My point is this: to reduce the different texts that function like case laws to propositional statements is to lose the very thing that differentiates them from the Ten Commandments and other similar texts. If we take seriously the inspiration and inerrancy of Scripture, we cannot just dig for general truths but must heed with due reverence the whole counsel of God, including its authoritative applications of the truth about God and His ways.
2 Cf. J. Alexander Rutherford, “Towards an Evangelical Hermeneutic: A Critique of the Chicago Statement on Hermeneutics (1982)” (Teleioteti, December 2016), https://teleioteti.ca/resources/technical-papers/.

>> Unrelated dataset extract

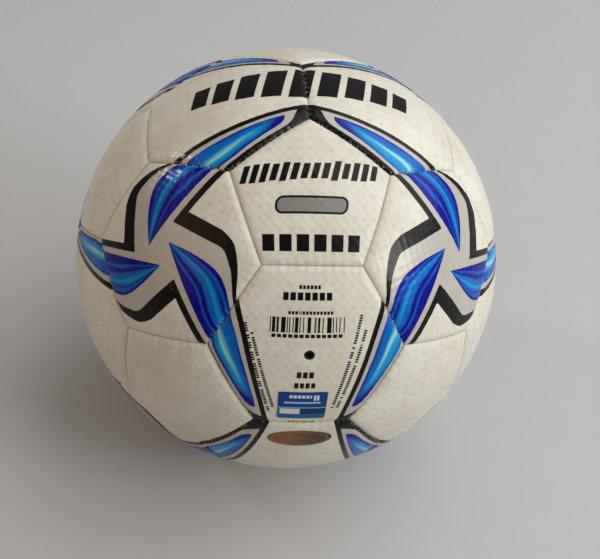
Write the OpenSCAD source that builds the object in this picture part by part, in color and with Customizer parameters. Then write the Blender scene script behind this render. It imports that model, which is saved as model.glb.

3 It should be observed that it is arbitrary to end such abstraction at general propositional truths, for it could be argued that these are themselves particular applications of a more general truth. All legal statements collapse into the statement, “Be Holy as I am Holy.” It could also be argued that this collapses further into the statement “YHWH is Holy,” for God’s very being sets a moral precedence of the creation. Further, since holiness is essentially a description of all that God is, one could maybe replace “YHWH is Holy” with “YHWH is.” However, one could abstract even further, for the Divine name is itself a word that indicates that God exists, so “YHWH is” could be abstracted to “YHWH.” However, it should be clear at this moment that such abstractions are not helpful: “YHWH” does not tell us more than “Be Holy as I am Holy.” Though the former statement implies the latter, we need an authoritative exposition of these implications. Propositional statements are only an example of such authoritative expositions.
4 One needs, of course, to mind the differences in context when it comes to applying the Old Testament laws to a New Testament people. As the re-constituted people of God, we need to consider how the Old Testament legislation meant to legislate Israel, the people of God as a nation, applies to the people of God who have no nation state with civil governance but are exiles in a foreign land (the World).